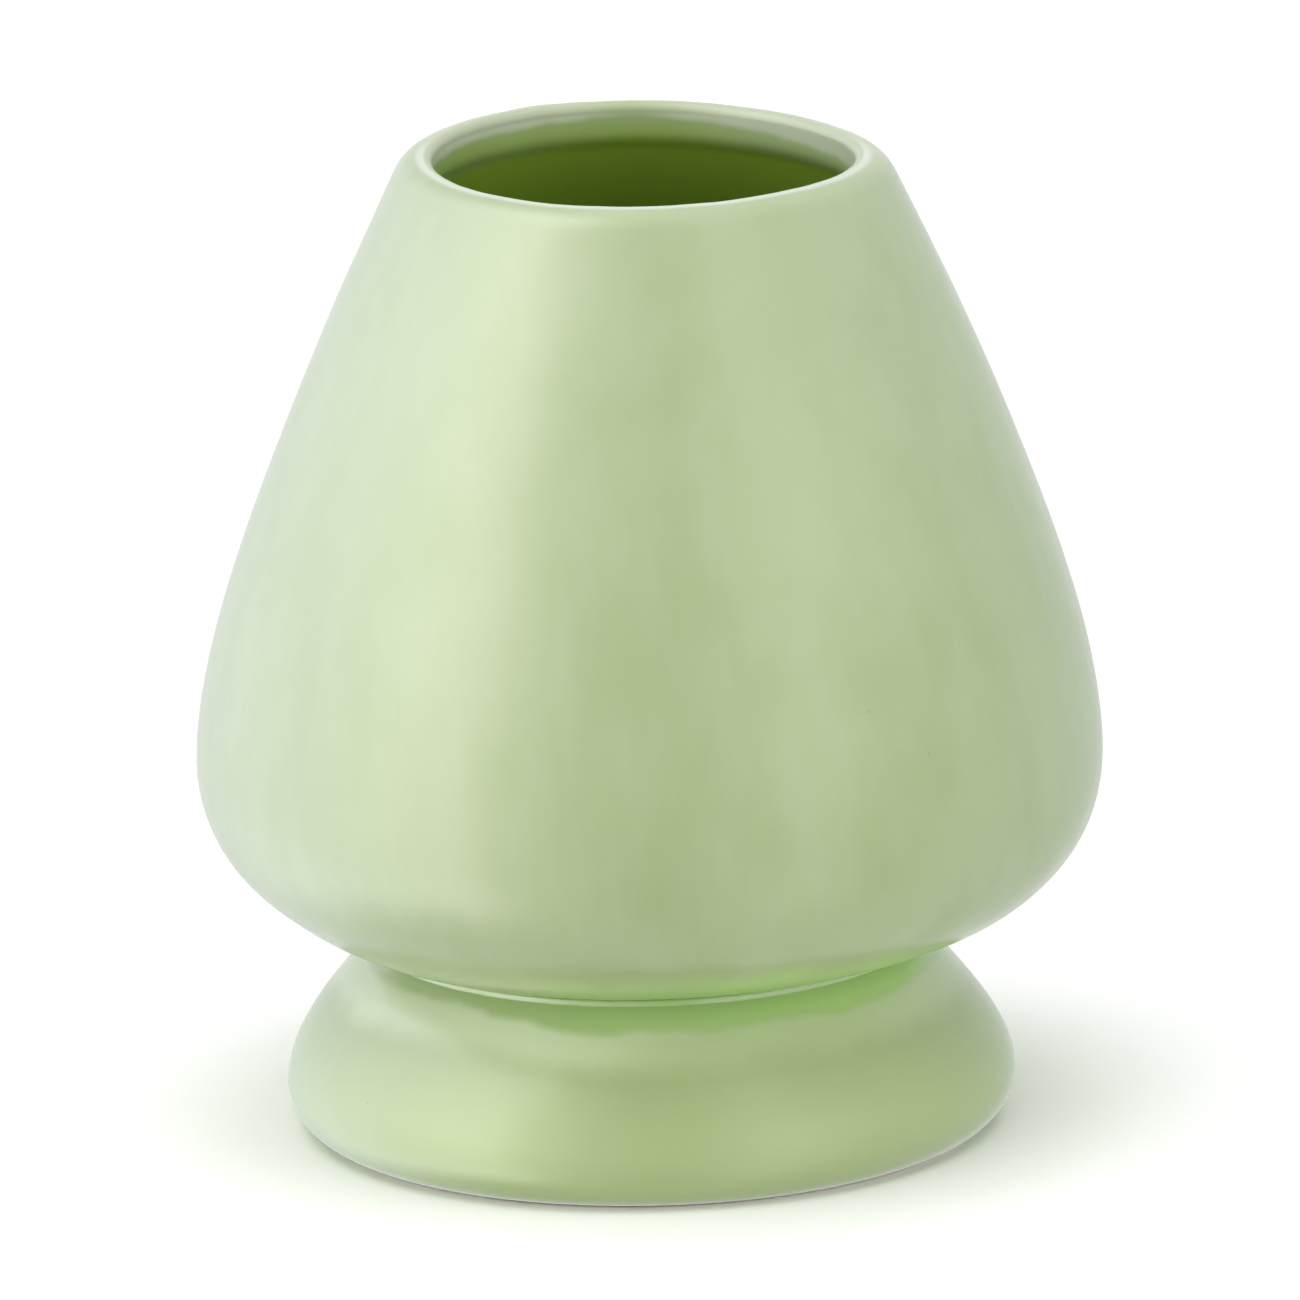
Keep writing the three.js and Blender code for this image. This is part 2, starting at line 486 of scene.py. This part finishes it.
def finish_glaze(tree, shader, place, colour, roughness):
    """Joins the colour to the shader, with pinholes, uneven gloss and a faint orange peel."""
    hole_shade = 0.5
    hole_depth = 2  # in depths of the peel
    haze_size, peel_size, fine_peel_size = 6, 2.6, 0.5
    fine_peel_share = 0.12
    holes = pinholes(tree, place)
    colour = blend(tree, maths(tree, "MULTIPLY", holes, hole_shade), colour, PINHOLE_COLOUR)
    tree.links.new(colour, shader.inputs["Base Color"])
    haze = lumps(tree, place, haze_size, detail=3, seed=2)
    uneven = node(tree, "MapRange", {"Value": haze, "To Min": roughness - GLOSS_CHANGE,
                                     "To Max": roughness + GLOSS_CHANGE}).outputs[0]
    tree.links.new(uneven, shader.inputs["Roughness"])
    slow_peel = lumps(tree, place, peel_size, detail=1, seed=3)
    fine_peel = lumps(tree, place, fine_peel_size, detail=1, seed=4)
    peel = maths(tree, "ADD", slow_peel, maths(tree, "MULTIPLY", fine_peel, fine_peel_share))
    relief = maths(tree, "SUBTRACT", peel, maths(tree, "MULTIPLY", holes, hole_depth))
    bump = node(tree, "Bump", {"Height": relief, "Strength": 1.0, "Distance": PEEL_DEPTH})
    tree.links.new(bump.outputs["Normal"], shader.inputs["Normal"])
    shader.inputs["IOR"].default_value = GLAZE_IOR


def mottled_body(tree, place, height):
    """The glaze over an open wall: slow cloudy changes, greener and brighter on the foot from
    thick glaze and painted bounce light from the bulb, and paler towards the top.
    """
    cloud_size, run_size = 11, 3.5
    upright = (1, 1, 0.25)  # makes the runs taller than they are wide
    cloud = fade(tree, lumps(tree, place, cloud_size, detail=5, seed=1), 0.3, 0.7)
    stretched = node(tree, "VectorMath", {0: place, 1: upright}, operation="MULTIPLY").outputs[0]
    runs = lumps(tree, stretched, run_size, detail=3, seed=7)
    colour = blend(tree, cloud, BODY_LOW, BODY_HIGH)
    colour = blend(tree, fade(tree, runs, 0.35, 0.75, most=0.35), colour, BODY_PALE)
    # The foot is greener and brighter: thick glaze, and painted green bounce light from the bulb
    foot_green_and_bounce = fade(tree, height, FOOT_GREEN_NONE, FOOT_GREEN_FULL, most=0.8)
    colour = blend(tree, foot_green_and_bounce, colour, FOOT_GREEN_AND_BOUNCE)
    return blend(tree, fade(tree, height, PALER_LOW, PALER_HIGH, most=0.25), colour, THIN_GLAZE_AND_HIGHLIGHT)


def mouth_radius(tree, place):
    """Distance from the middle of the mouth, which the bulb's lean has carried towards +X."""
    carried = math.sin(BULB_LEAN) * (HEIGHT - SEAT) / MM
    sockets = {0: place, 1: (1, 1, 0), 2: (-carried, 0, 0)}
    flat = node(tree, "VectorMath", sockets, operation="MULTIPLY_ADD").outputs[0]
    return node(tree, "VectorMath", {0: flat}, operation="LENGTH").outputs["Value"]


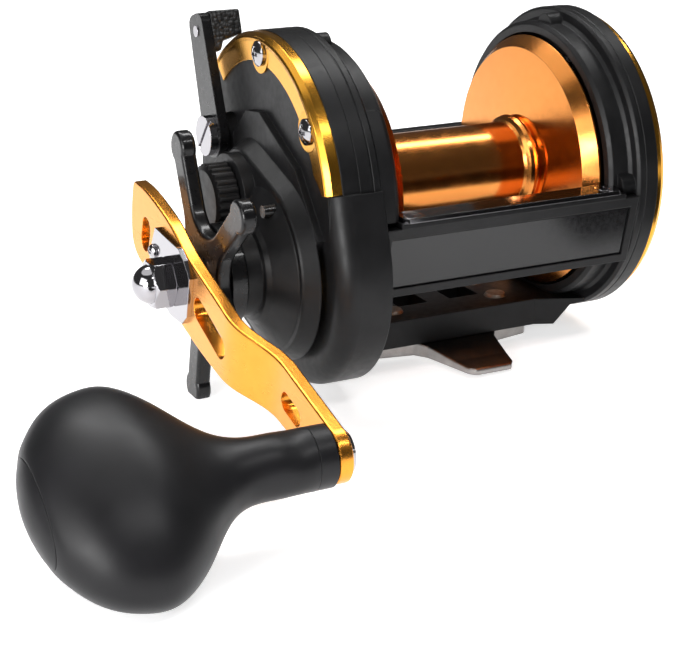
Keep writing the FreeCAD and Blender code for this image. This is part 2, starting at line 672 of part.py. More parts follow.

==

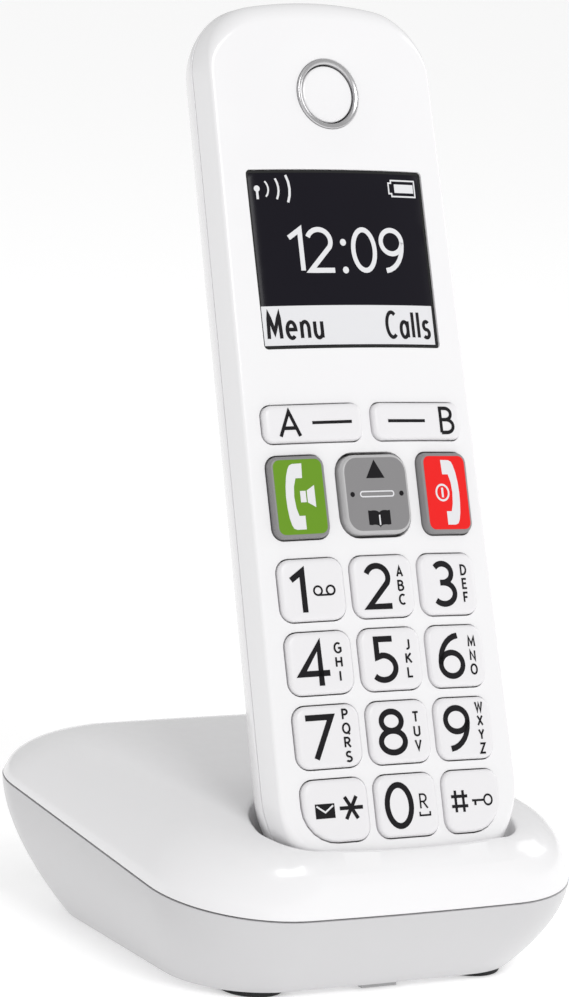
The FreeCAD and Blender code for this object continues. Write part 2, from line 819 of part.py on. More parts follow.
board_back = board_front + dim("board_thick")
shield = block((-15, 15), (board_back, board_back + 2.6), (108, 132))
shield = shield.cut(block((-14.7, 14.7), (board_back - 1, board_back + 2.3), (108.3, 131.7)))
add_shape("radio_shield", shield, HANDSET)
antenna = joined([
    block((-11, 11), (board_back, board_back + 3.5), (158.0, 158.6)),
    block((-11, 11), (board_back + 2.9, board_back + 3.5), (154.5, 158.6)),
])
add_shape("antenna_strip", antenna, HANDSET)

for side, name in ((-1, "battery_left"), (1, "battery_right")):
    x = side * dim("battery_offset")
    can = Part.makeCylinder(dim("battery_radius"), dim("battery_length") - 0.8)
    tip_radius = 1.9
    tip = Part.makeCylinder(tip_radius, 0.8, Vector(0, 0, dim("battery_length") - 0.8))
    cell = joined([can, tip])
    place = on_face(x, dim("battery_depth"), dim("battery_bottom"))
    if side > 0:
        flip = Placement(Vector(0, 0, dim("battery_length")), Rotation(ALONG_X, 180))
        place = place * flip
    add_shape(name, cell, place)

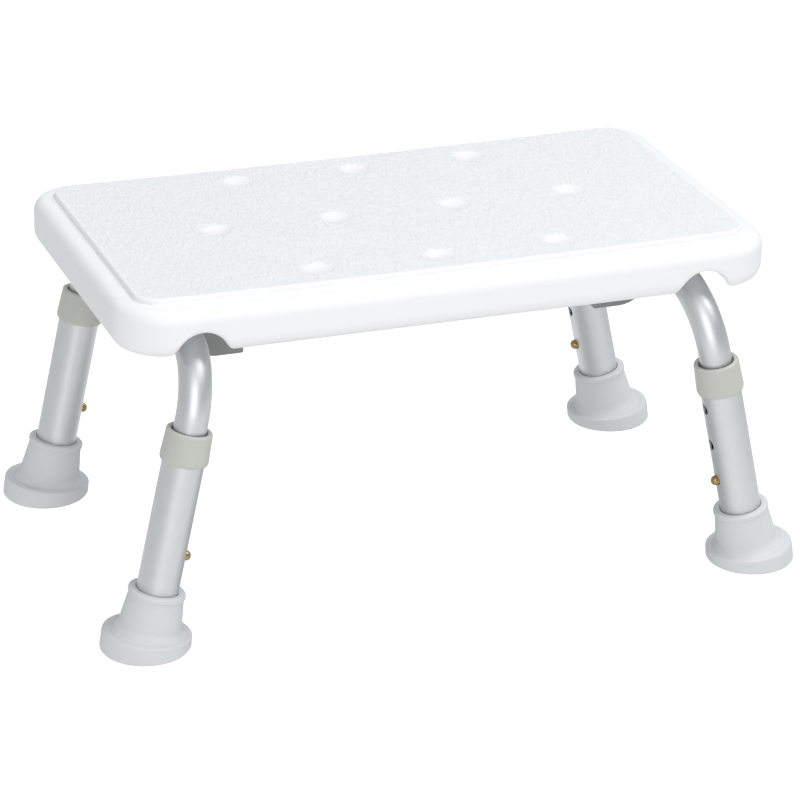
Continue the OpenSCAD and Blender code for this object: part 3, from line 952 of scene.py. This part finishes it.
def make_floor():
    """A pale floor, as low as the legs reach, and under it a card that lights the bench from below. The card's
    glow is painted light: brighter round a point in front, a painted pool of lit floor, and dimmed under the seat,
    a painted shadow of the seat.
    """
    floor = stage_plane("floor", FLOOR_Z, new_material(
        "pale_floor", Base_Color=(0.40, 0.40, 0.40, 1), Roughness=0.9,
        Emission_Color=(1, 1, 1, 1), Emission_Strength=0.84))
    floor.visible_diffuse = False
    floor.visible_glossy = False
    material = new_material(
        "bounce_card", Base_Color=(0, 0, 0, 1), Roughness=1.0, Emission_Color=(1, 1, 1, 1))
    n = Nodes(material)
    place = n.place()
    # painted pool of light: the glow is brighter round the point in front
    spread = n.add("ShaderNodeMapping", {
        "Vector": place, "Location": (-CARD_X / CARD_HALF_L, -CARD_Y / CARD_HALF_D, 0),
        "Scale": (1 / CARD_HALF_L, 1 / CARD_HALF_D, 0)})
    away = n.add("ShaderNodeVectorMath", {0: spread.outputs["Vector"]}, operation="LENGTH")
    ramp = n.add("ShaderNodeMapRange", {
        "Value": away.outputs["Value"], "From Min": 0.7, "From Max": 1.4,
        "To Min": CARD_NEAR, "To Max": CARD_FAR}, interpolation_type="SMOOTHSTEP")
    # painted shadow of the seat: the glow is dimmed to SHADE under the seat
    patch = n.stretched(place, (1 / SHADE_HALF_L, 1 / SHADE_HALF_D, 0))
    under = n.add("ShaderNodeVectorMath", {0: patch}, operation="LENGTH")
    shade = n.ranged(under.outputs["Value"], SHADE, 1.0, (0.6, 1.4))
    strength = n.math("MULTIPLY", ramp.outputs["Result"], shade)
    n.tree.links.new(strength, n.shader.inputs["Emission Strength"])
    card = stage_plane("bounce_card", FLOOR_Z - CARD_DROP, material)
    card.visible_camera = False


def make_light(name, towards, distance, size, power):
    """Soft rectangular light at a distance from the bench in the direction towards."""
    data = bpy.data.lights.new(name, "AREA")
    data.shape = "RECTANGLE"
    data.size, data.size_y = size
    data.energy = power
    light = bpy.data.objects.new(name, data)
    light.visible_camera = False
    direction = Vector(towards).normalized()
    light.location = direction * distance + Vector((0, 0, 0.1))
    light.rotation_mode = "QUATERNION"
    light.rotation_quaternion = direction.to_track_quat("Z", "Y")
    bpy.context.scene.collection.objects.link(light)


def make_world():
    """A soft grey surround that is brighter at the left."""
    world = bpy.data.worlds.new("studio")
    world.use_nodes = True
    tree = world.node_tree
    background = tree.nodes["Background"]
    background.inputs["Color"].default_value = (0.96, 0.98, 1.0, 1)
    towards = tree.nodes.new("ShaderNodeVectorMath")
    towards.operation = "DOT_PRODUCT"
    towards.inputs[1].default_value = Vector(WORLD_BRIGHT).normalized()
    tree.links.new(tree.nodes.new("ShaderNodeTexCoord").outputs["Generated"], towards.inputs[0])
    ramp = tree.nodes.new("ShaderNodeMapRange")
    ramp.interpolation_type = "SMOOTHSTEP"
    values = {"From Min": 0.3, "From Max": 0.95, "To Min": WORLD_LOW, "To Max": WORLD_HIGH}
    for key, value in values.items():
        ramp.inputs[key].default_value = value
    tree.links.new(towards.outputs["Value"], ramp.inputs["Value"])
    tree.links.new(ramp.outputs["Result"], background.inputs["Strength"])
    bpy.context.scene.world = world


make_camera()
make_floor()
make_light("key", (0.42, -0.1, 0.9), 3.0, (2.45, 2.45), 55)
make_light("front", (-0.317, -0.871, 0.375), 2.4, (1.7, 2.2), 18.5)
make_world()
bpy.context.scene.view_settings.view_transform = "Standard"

◆ **Exercise task**: Which lines above contain the word "parts"? Copy each of them.

◆ **Exercise output**:
Keep writing the FreeCAD and Blender code for this image. This is part 2, starting at line 672 of part.py. More parts follow.
The FreeCAD and Blender code for this object continues. Write part 2, from line 819 of part.py on. More parts follow.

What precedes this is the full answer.